In a system where power is largely centralized around President Vladimir Putin, Prigozhin, an ex-convict who formerly worked as contractor providing lunches for Russian schools, has emerged as a political force in his own right, becoming the focal point for ultranationalist sentiments even more extreme than those represented by Putin and feuding with members of the military elite. In some quarters, Prigozhin and his group are even rumored to be possible challengers for power.
“The post-Soviet Russian state has always had two facets: the criminal element which Prigozhin represents, and the intelligence and military bureaucracy,” said Chris Elliott, a Ph.D. researcher at King’s College London focused on the study of political violence and war crimes. “Wagner becoming a more important tool of Russian foreign policy is really about the increased importance that criminal element has in pulling the levers of the state.”
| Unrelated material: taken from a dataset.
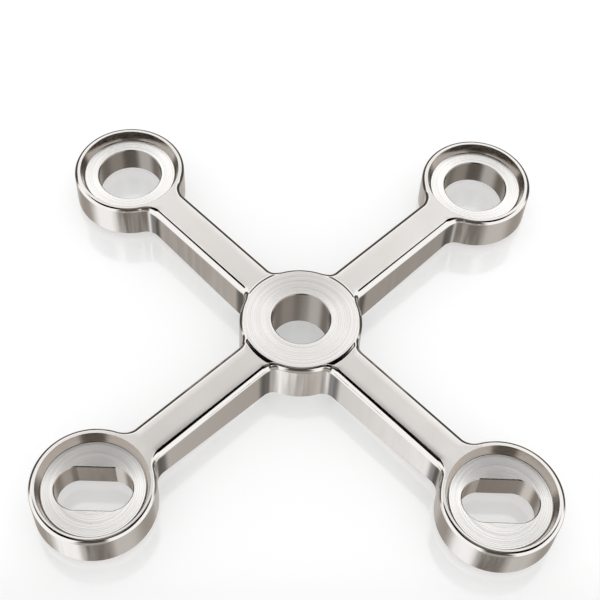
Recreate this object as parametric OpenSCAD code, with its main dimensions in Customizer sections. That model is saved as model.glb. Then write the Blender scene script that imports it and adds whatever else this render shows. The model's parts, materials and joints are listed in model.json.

In that light, the culture of the Wagner Group and its embrace of ultraviolence, with the sledgehammer as its symbol, sends a chilling warning about the trajectory of Russia under its present regime. The sledgehammer is not merely a symbol either. Late last year, the Wagner-linked Telegram channel Grey Zone posted a video of a defector from the group who had attempted to join Ukrainian forces being murdered with a sledgehammer in a manner similar to Hamadi Bouta. The video was posted along with an approving comment from Prigozhin, saying that the executed man had received “a dog’s death for a dog.” As the group ramps up its operations around the world, this is unlikely to be its last snuff film.
As one Russian oligarch reportedly put it, speaking on the growing culture glorifying violence around Wagner and its rise within a Russian state where criminals increasingly call the shots, “the sledgehammer is a message to all of us.”